I've seen a few rumours, rebuttals, and wishlists about this over the last few years but it seems a reboot of Xena: Warrior Princess is in the works! Game of Thrones has struck televisual oil, and the networks want their own sex, sword, & sorcery series to "me too" with. And hey: one of the networks had one of those that was something of a hit a few years ago! Time to dust it off, spruce it up, and send it out there it seems.
As with many reboots, and particularly those of things I love (and I really LOVE Xena), while I'm really excited, I'm trepidatious.
Firstly, it might just plain suck. I know the original was cheap and tacky and camp and a bit lame but it was all done with a nod and a wink and that was part of its charm. Would you expect anything else from the minds that brought us The Evil Dead films?
What if the new one is just bad? It tries to be serious and feels contrived. It tries to be campy but feels like a spoof. And so on.
Secondly, trends change. Themes fall out of vogue. Xena predates Tomb Raider. In 1995, when Xena started, I think the idea of a female action heroine was a bit of a novelty in itself. That may have helped its success. Since then we've had Alias, Dark Angel, Veronica Mars, and of course, Buffy. Has the time for that passed? But now we have films like “The Hunger Games” and studios have seen that there’s a big market again for something based around a female action heroine. But what if taking the show in a direction that appeals to new audiences makes it a completely different show and one I don’t like? What if “the subtext” is passé now?! Gritty is in now. Batman's gritty. Superman's gritty.Game of Thrones has upped the bar for gritty and graphic. Spartacus was all sex and swords and Lucy Lawless has already gotten her merkin out on Spartacus. What if they want Xena do be just as excessive in it's violence and sex? I'm not a prude. I don't think these things have no place on telly. But would it destroy some of the whimsy of Xena? Or would it change the tone and let Xena be an awesome epic of a different style?
Reboots happen. Good or bad it won’t erase the original from existence. I’m not actually that precious about it that I won’t be interested to see what exactly they do with a new version of it. If it’s not to my taste, I just won’t watch it.
But as the article I linked above states, it’s unclear if or how Lucy Lawless will be a part of it.
I, and I’m sure many other fans, would balk at the idea of a Xena series without Lawless. She was kind of definitive. She’s stated an interest. So what would stop her?
Could it be that, at 47, she’s too old?
The author of one blog post I read rubbished this by pointing to male action stars like Arnold Schwarzenegger, Sylvester Stallone, and Liam Neeson – all in their 60s and still successfully taking action roles. I don’t think it’s that simple. It’s different for men. It’s well documented that the film industry holds women to different standards than men. Women are expected to be younger and I’ve noticed they’re usually less empowered.

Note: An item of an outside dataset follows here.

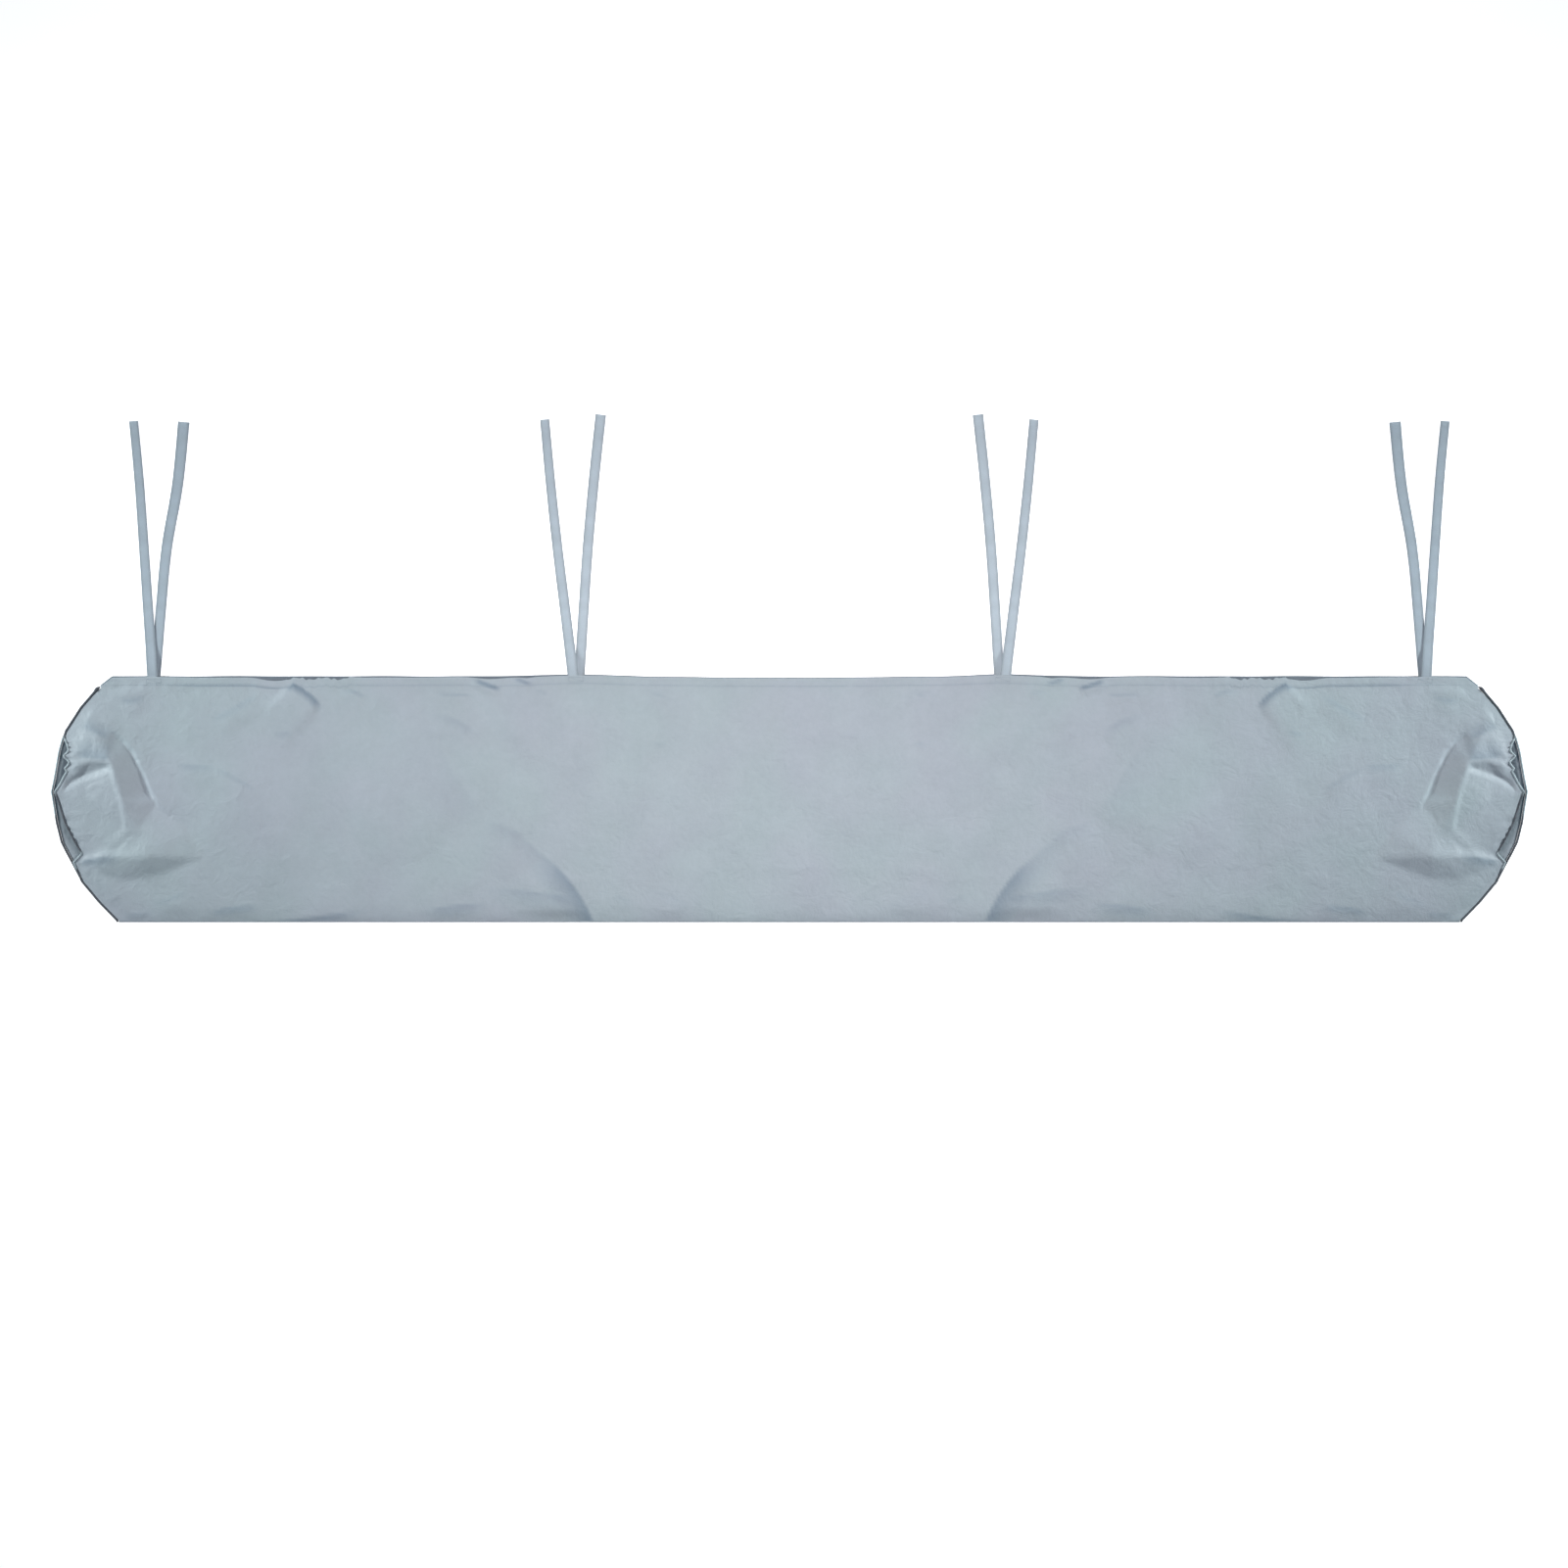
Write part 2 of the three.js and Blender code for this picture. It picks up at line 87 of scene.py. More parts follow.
# Corners of the flat facets that the gathered end has crumpled into: inset, depth, rise
CORNERS = {
    "rim_top": (58, 106, 0.5),
    "shoulder": (102, 135, 7.5),
    "peak": (125, 176, 16.5),
    "ridge_high": (136, 211, 17),
    "ridge_middle": (147, 251, 16),
    "ridge_low": (157, 312, 9.5),
    "ridge_foot": (123, 354, 4.5),
    "rim_foot": (62, 362, 2.5),
    "pleat_rim": (34, 190, 2),
    "pleat_crest": (82, 172, 9),
    "dip_rim": (28, 226, -7),
    "dip_bottom": (62, 204, -5.5),
    "dip_end": (110, 188, 3),
    "tuck_rim": (24, 238, 0),
    "tuck_crest": (68, 212, 0.5),
    "tuck_end": (124, 193, 12.5),
    "rim_middle": (34, 300, -0.5),
    "pocket": (80, 262, 2.5),
    "pocket_high": (126, 213, 12.5),
    "pocket_side": (142, 260, 11.5),
    "pocket_low": (149, 309, 6),
    "pocket_foot": (109, 343, 2.5),
    "valley_start": (84, 90, -1.5),
    "valley_top": (150, 133, -7.5),
    "valley_bend": (167, 153, -8),
    "valley_side": (187, 195, -8),
    "valley_low": (203, 235, -9.5),
    "valley_tip": (217, 259, -5.5),
    "notch_top": (177, 314, 8.5),
    "notch_foot": (131, 355, 3.5),
    "crease_top": (197, 312, 7),
    "crease_foot": (143, 358, 8.5),
    "lower_start": (60, 374, 3),
    "lower_rise": (98, 364, 10),
    "lower_crest": (195, 367, 16.5),
    "lower_tip": (306, 368, 1),
    "lower_toe": (76, 386, -1),
    "lower_heel": (131, 413, 0),
    "lower_sole": (199, 412, 0),
    "plateau_edge": (275, 318, 4),
}

# Facets between the corners, as fans: every two neighbours in a row make a triangle with the
# corner that the row is named after
FANS = {
    "pocket": ("tuck_rim", "rim_middle", "rim_foot", "pocket_foot", "pocket_low", "pocket_side",
               "pocket_high", "tuck_crest", "tuck_rim"),
    "ridge_middle": ("ridge_high", "valley_side", "valley_low", "valley_tip", "notch_top",
                     "ridge_low", "pocket_low", "pocket_side", "ridge_high"),
    "lower_crest": ("crease_foot", "lower_rise", "lower_heel", "lower_sole", "lower_tip",
                    "plateau_edge", "crease_top", "crease_foot"),
    "peak": ("shoulder", "valley_top", "valley_bend", "ridge_high", "tuck_end", "dip_end",
             "pleat_crest", "shoulder"),
    "ridge_foot": ("pocket_foot", "ridge_low", "notch_foot", "lower_rise", "lower_start",
                   "rim_foot", "pocket_foot"),
    "dip_bottom": ("dip_rim", "pleat_crest", "dip_end", "tuck_crest", "tuck_rim", "dip_rim"),
    "notch_top": ("valley_tip", "crease_top", "crease_foot", "notch_foot", "ridge_low"),
    "shoulder": ("valley_top", "valley_start", "rim_top", "pleat_rim", "pleat_crest"),
    "pocket_high": ("tuck_crest", "tuck_end", "ridge_high", "pocket_side"),
    "lower_rise": ("lower_start", "lower_toe", "lower_heel"),
    "crease_foot": ("notch_foot", "lower_rise"),
    "crease_top": ("valley_tip", "plateau_edge"),
    "dip_end": ("tuck_crest", "tuck_end"),
    "dip_rim": ("pleat_rim", "pleat_crest"),
    "pocket_foot": ("pocket_low", "ridge_low"),
    "ridge_high": ("valley_bend", "valley_side"),
}
CRUMPLE_STEP = 2.0
CRUMPLE_BLUR = 2.6
CRUMPLE_START, CRUMPLE_END = -20, 420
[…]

The issue, that I think the previous blogger failed or didn’t want to note, isn’t that Lawless is too old to cope with the physical demands of the role. She’s clearly not. Men pushing 70 are doing it. The issue is, that Lawless may be too old for studios to comfortably put her in a prime time action lead.
Previous reports suggested that NBC wants a “younger Katniss Everdeen-ish Xena”. Naturally. What I would imagine are the target demographic for this new series, (mid teens to early 20s males and females) were being born and learning to walk when Lawless was last Xena. They don’t care for precedent. This Xena will be a brand new series to them so this new show has a blank slate. If the target audience don’t know or care for Lawless, why cast someone so far removed from their demographic? A woman pushing 50 is probably too old to be desirable enough to the young straight male part of the target audience (and gay females if they make that as much as a target demographic as the original series started to do), and too old to be identifiable to the young female part of the audience, which is a shame because while Xena was always a flawed character, she was actually quite an aspirational figure in many ways.
And maybe they’re right. As much as there may be people who remember Xena from the first time round who’d love to see Lawless front and centre in the role, if it just won’t get enough bums on seats at 8pm then the series will fail and that would be them cutting off everyone’s nose to spite their faces.
What do you think?
Is Lucy Lawless right for a rebooted Xena?